(Structured object records)
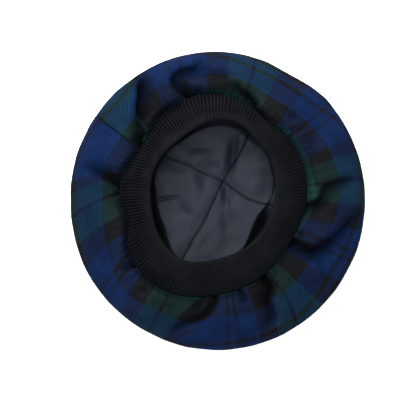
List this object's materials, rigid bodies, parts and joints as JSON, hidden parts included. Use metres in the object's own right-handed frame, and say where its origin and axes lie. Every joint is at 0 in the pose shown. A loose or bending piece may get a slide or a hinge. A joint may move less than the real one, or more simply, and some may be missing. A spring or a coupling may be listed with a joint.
{
  "type": "tam o' shanter bonnet",
  "caption": "Round flat tartan bonnet, gathered on its underside into a ribbed knit headband, with a satin lining; it lies on its crown with the head opening up.",
  "frame": {"origin": "on the ground under the middle of the rim, at the crown's outer face", "axes": "+Z up out of the head opening, +X to the right and +Y up in the picture"},
  "size_m": [0.278, 0.2817, 0.0669],
  "materials": {
    "crown_tartan": "twill wool",
    "underside_tartan": "twill wool",
    "knit": "rib knit",
    "satin": "satin"
  },
  "bodies": {
    "root": {"crown": "crown_tartan", "underside": "underside_tartan", "headband": "knit", "lining": "satin"}
  },
  "joints": []
}
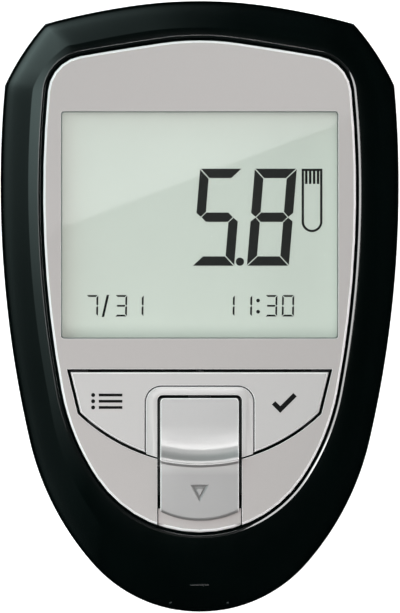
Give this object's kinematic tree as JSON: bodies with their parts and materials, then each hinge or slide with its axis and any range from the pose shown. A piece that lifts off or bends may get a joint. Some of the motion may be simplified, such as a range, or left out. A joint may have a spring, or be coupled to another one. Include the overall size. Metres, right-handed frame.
{
  "type": "blood glucose meter",
  "caption": "Hand-held blood glucose meter with a display, a rocking key plate, a test strip ejector slide and a battery door.",
  "frame": {"origin": "centre of the outline, on the plane that the meter's back rests on", "axes": "+Z out of the display, +Y towards the display end, -Y towards the test strip end, +X to the right of the display"},
  "size_m": [0.0642, 0.0986, 0.0239],
  "materials": {
    "black_gloss": "piano black, moulded gloss",
    "black_matte": "fine spark texture",
    "silver_plastic": "pearl silver lacquer",
    "clear_plastic": "polished acrylic",
    "display_glass": "green-grey display behind a matt polariser",
    "foam": "closed-cell foam",
    "white_plastic": "moulded",
    "elastomer": "silicone with carbon layers",
    "steel": "nickel-plated",
    "dark_plastic": "moulded",
    "board": "solder mask",
    "gold": "gold-plated",
    "cell": "shrink sleeve over steel",
    "ceramic": "fired"
  },
  "bodies": {
    "housing": {"front_case": "black_gloss", "rear_case": "black_matte", "face_plate": "silver_plastic", "display_window": "clear_plastic", "lcd_gasket": "foam", "lcd_panel": "display_glass", "lcd_holder": "dark_plastic", "contact_strip": "elastomer", "key_axle": "steel", "key_switches": "dark_plastic", "slide_bed": "silver_plastic", "slide_springs": "steel", "main_board": "board", "strip_socket": "white_plastic", "strip_contacts": "gold", "battery_left": "cell", "battery_right": "cell", "bridge_contact": "steel", "positive_contact": "steel", "negative_contact": "steel", "processor": "dark_plastic", "memory_chip": "dark_plastic", "crystal": "steel", "chip_parts": "ceramic", "buzzer": "dark_plastic", "case_screws": "steel", "board_screws": "steel"},
    "slide": {"eject_slide": "silver_plastic", "ejector_pusher": "dark_plastic"},
    "keys": {"key_plate": "silver_plastic"},
    "door": {"battery_door": "black_matte"}
  },
  "joints": [
    {"name": "slide_eject", "type": "slide", "parent": "housing", "child": "slide", "axis": [0, -1, 0], "range_m": [0, 0.004], "stiffness_N_per_m": 120, "springref_m": -0.0005, "deforming": ["slide_springs"]},
    {"name": "key_rock", "type": "hinge", "parent": "housing", "child": "keys", "pos_m": [0, -0.0115, 0.0189], "axis": [0, 1, 0], "range_deg": [-1.5, 1.5], "stiffness_Nm_per_rad": 0.6},
    {"name": "door_open", "type": "hinge", "parent": "housing", "child": "door", "pos_m": [0, 0.04088, 0.00095], "axis": [1, 0, 0], "range_deg": [0, 40]}
  ]
}
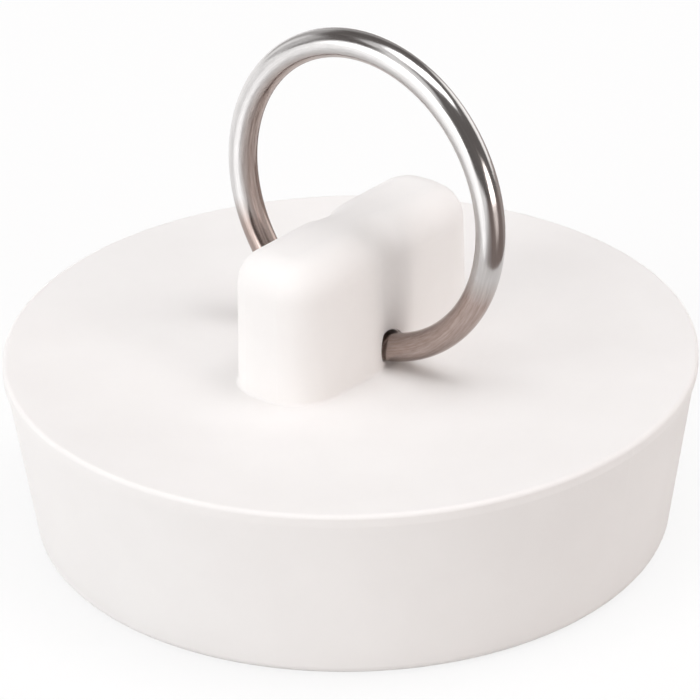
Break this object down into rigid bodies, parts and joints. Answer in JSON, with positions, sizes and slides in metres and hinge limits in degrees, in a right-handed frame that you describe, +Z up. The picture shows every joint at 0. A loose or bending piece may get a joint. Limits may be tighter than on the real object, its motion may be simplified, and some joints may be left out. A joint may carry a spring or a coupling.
{
  "type": "drain stopper",
  "caption": "Tapered round rubber plug that closes a sink drain, with a raised lug and a steel pull ring that swings in the lug's cross hole.",
  "frame": {"origin": "centre of the plug's underside, in the plane of its flat rim", "axes": "+Z up along the plug's own axis, +X along the cross hole, +Y along the length of the lug"},
  "size_m": [0.0508, 0.0508, 0.0381],
  "materials": {
    "stopper_body": "matte, moulded",
    "pull_ring": "bright drawn wire"
  },
  "bodies": {
    "stopper": {"stopper_body": "stopper_body"},
    "ring": {"pull_ring": "pull_ring"}
  },
  "joints": [
    {"name": "ring_swing", "type": "hinge", "parent": "stopper", "child": "ring", "pos_m": [0, 0.00045, 0.01448], "axis": [1, 0, 0], "range_deg": [-86, 90]}
  ]
}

§ Your objective:
Say the number of lines in the records above that include the string "picture", and no more.

§ Solution to this problem:
2